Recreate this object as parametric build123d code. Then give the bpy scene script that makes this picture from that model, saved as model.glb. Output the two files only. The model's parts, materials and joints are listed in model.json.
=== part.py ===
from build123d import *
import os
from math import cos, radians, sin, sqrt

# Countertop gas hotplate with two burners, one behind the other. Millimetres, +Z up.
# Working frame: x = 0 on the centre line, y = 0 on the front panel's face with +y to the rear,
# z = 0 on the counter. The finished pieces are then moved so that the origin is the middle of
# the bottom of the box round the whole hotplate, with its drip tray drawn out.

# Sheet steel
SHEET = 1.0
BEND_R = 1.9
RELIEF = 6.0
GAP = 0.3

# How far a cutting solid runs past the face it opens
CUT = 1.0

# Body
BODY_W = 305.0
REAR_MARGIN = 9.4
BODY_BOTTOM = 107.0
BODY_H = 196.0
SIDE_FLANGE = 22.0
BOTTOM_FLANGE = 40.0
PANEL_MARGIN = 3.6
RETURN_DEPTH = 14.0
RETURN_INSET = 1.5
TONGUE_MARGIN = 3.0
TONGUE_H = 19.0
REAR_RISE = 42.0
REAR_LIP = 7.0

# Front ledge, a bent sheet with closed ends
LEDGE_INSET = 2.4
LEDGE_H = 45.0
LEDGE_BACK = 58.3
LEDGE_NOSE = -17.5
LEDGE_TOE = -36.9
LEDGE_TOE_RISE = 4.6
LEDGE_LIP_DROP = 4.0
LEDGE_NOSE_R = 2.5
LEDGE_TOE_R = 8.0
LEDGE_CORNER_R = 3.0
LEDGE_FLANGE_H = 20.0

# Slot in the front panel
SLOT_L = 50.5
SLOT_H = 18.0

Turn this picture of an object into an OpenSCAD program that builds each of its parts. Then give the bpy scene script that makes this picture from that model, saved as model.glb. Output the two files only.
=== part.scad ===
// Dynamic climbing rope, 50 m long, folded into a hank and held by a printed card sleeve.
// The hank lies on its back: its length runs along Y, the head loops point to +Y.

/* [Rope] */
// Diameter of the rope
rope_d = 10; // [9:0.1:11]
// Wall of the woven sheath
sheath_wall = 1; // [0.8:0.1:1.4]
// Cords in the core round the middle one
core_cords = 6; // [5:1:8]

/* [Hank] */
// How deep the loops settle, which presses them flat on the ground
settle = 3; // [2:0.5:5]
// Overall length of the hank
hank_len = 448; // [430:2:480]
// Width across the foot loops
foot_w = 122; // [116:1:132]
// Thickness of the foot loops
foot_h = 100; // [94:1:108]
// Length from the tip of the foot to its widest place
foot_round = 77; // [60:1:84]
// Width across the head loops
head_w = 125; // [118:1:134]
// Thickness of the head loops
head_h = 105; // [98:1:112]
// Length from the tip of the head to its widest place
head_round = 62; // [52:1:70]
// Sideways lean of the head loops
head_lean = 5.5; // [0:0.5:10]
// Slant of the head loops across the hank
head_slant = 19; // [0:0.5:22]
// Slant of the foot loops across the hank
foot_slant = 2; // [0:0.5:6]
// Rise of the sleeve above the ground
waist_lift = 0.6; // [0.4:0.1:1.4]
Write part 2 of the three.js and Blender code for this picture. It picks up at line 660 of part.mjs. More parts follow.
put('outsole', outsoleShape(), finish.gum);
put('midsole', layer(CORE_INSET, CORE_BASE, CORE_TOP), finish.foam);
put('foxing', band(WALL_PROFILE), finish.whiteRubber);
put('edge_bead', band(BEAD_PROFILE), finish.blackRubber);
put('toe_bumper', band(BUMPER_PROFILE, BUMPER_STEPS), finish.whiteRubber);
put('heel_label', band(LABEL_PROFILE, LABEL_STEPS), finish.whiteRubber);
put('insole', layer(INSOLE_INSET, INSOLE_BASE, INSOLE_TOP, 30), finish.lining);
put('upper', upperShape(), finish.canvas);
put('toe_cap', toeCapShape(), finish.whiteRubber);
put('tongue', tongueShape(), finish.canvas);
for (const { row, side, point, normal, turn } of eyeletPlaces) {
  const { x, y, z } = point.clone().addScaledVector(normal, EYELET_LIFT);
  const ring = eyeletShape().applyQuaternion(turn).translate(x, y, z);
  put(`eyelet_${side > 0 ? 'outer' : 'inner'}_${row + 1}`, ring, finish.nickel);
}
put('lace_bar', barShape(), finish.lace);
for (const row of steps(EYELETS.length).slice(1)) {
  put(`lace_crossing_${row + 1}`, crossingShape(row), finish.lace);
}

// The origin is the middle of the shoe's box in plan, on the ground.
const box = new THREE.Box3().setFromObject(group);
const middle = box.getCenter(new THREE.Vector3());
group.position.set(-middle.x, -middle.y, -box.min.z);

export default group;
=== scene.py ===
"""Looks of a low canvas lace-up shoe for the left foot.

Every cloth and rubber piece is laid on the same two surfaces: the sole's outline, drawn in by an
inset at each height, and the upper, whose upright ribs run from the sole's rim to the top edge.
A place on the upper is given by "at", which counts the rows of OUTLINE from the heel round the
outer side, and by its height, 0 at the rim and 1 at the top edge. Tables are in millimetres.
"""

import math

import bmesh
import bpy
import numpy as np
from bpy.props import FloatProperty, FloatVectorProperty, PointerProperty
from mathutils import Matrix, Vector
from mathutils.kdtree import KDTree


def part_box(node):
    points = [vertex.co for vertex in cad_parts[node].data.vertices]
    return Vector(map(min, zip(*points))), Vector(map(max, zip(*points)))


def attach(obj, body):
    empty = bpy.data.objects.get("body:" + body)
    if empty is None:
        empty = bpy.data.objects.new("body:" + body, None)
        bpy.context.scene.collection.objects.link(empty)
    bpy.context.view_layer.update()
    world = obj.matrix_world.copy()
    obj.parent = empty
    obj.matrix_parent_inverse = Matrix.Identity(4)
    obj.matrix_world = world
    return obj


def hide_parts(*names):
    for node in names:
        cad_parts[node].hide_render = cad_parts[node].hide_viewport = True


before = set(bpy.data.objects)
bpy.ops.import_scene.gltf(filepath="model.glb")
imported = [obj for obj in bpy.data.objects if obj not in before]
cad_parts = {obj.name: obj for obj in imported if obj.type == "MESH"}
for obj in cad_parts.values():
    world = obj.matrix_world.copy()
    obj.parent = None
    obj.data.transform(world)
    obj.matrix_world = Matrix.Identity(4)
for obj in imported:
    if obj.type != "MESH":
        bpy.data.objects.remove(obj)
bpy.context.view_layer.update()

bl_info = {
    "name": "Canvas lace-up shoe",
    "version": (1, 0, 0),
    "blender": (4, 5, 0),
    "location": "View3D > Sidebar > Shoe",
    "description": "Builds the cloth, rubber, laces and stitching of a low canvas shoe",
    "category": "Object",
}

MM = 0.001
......
EXERCISE DESCRIPTION
Transcribe, exactly and exclusively, the run of lines that opens with the line bearing "on the ground." and closes with the line bearing "bpy.data.objects.remove(obj)".

COMPLETE RESPONSE
// The origin is the middle of the shoe's box in plan, on the ground.
const box = new THREE.Box3().setFromObject(group);
const middle = box.getCenter(new THREE.Vector3());
group.position.set(-middle.x, -middle.y, -box.min.z);

export default group;
=== scene.py ===
"""Looks of a low canvas lace-up shoe for the left foot.

Every cloth and rubber piece is laid on the same two surfaces: the sole's outline, drawn in by an
inset at each height, and the upper, whose upright ribs run from the sole's rim to the top edge.
A place on the upper is given by "at", which counts the rows of OUTLINE from the heel round the
outer side, and by its height, 0 at the rim and 1 at the top edge. Tables are in millimetres.
"""

import math

import bmesh
import bpy
import numpy as np
from bpy.props import FloatProperty, FloatVectorProperty, PointerProperty
from mathutils import Matrix, Vector
from mathutils.kdtree import KDTree


def part_box(node):
    points = [vertex.co for vertex in cad_parts[node].data.vertices]
    return Vector(map(min, zip(*points))), Vector(map(max, zip(*points)))


def attach(obj, body):
    empty = bpy.data.objects.get("body:" + body)
    if empty is None:
        empty = bpy.data.objects.new("body:" + body, None)
        bpy.context.scene.collection.objects.link(empty)
    bpy.context.view_layer.update()
    world = obj.matrix_world.copy()
    obj.parent = empty
    obj.matrix_parent_inverse = Matrix.Identity(4)
    obj.matrix_world = world
    return obj


def hide_parts(*names):
    for node in names:
        cad_parts[node].hide_render = cad_parts[node].hide_viewport = True


before = set(bpy.data.objects)
bpy.ops.import_scene.gltf(filepath="model.glb")
imported = [obj for obj in bpy.data.objects if obj not in before]
cad_parts = {obj.name: obj for obj in imported if obj.type == "MESH"}
for obj in cad_parts.values():
    world = obj.matrix_world.copy()
    obj.parent = None
    obj.data.transform(world)
    obj.matrix_world = Matrix.Identity(4)
for obj in imported:
    if obj.type != "MESH":
        bpy.data.objects.remove(obj)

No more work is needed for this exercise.